Finding some good hand-holds in crevices, I pulled myself up, first testing each hold before putting my weight on it. In no time, it seemed, I had eased up to the top of Maricopa Peak on all fours and then walked out to the highest point of this 25-yards long flattish rise, the rock cold. And no doubt millions of years old.
The sun was getting low and I could not see well to the hazy south. Yet, to the north, a fantastic, unobstructed view emerged. The Salt River Valley stretched out to the Bradshaw Mountains and downtown Phoenix’s highrises appeared a long way off. Directly below, thousands of feet, was the suburb of Laveen, but no longer could I hear the occasional shouts come from residences there. I was alone up there in a soundless world so close and yet so very far removed from the millions of Arizonans who lived beneath my feet. The feeling was over-whelming, and invaded my soul for those few precious moments with a sense of victory over my fear of high, precarious places.

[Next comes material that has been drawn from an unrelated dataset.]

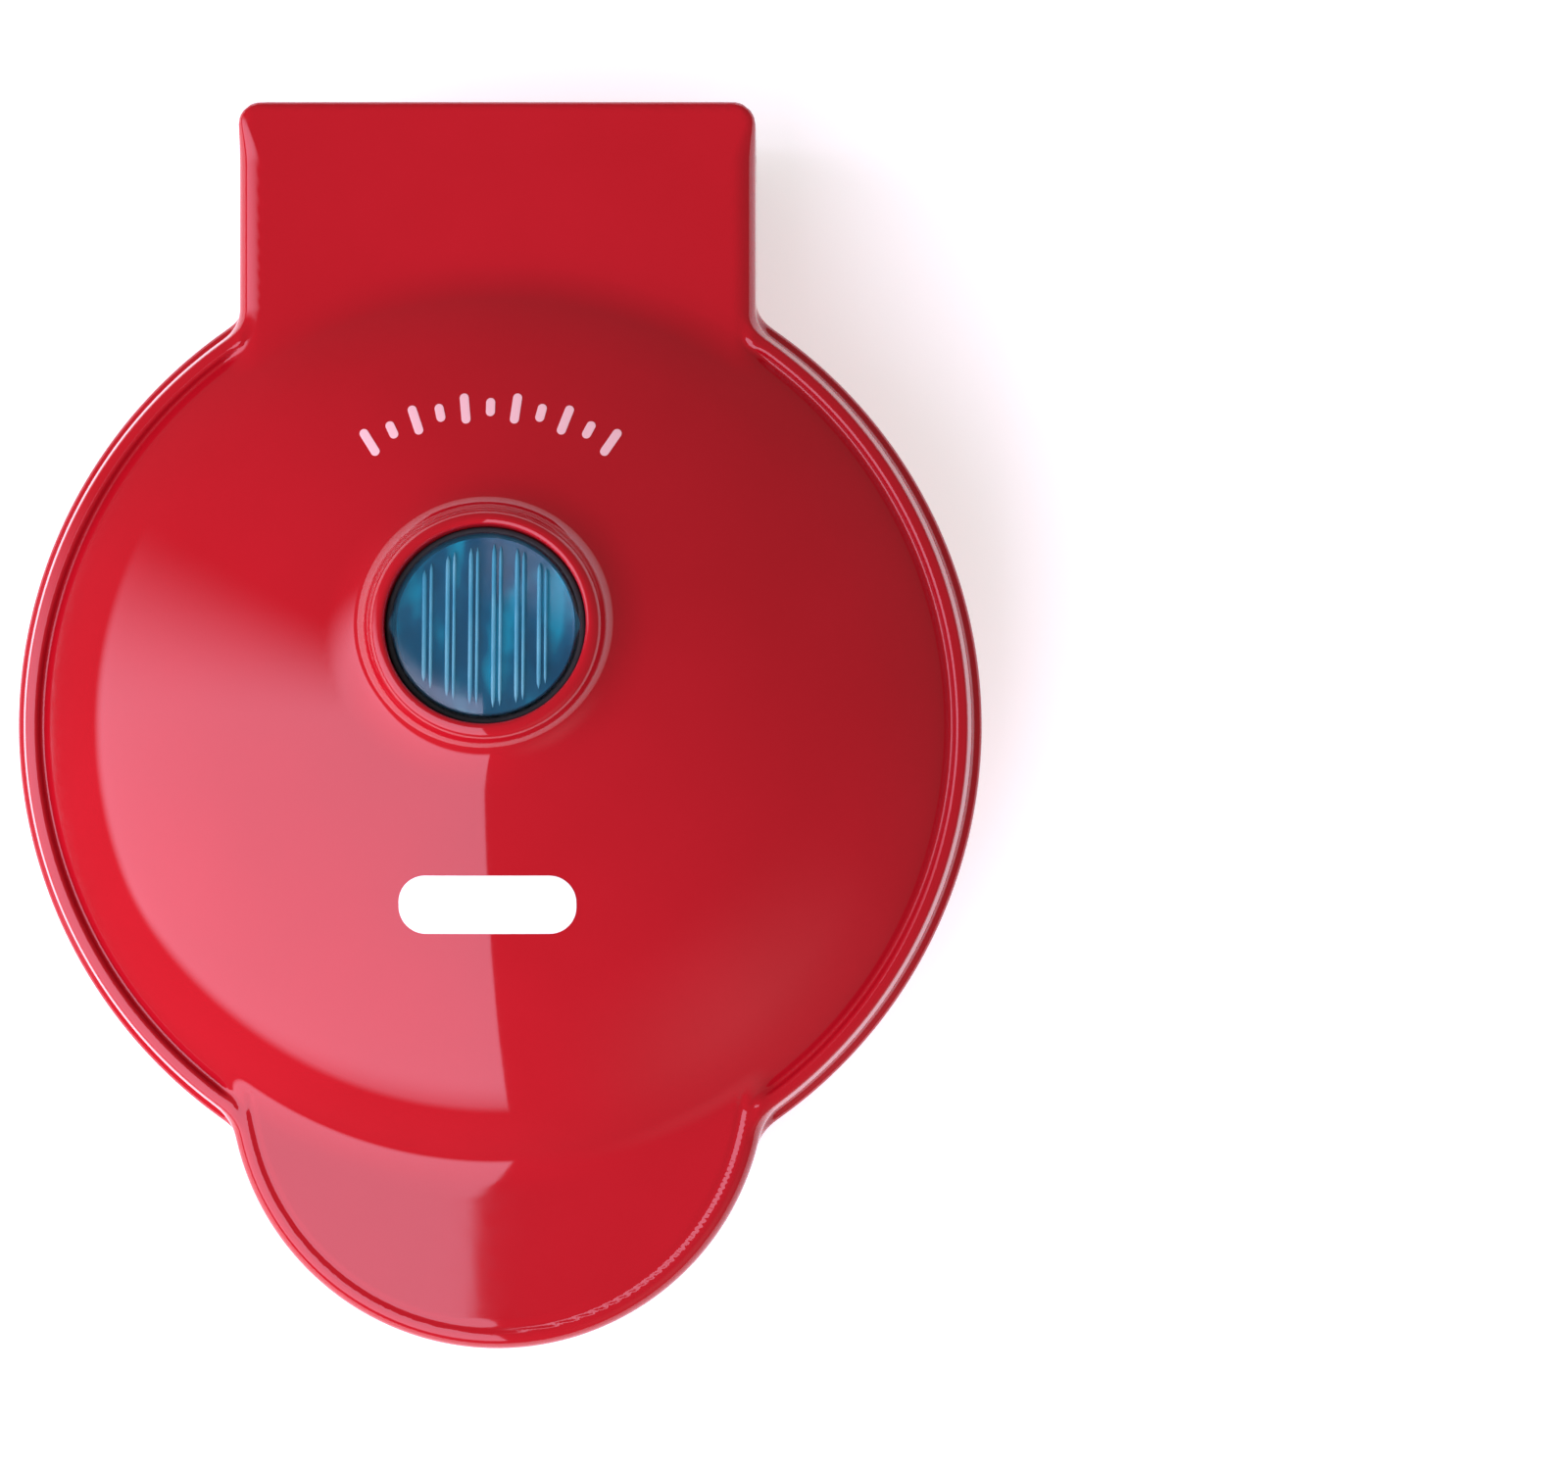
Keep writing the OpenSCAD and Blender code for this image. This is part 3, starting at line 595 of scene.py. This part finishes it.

I made quick work of coming down the summit trail to Post #8, so buoyant that I hardly noticed the blister that had been growing on the fourth toe of my right foot. At one point I happened to look down at my hand to see blood running from a small gouge wound. I had no idea how or where it happened.
It was well after sunset when I came down out of the mountains of the Ma Ha Tauk range. I still had four miles to walk along the paved San Juan Road, all in darkness. There would be no traffic to worry about since the road’s gate was closed at the other end, as it is for all but one weekend a month. It was almost 8 o’clock when I got back to the Civic coupe and finally began munching on a sandwich I had packed but refused to eat. It dawned on me, I had hiked this 10 miles in six hours on a stomach filled only with a long-ago breakfast of oatmeal and blueberries.
Was it worth it? Would I do it again? I don’t know. But it was a thrill to be up there alone on a small piece of high rock, no sounds, nothing. Not even a bird. Every person is different. Gaining the summit of Maricopa Peak may sound like small stuff. But for me, I’ll never forget this hike. That’s for sure.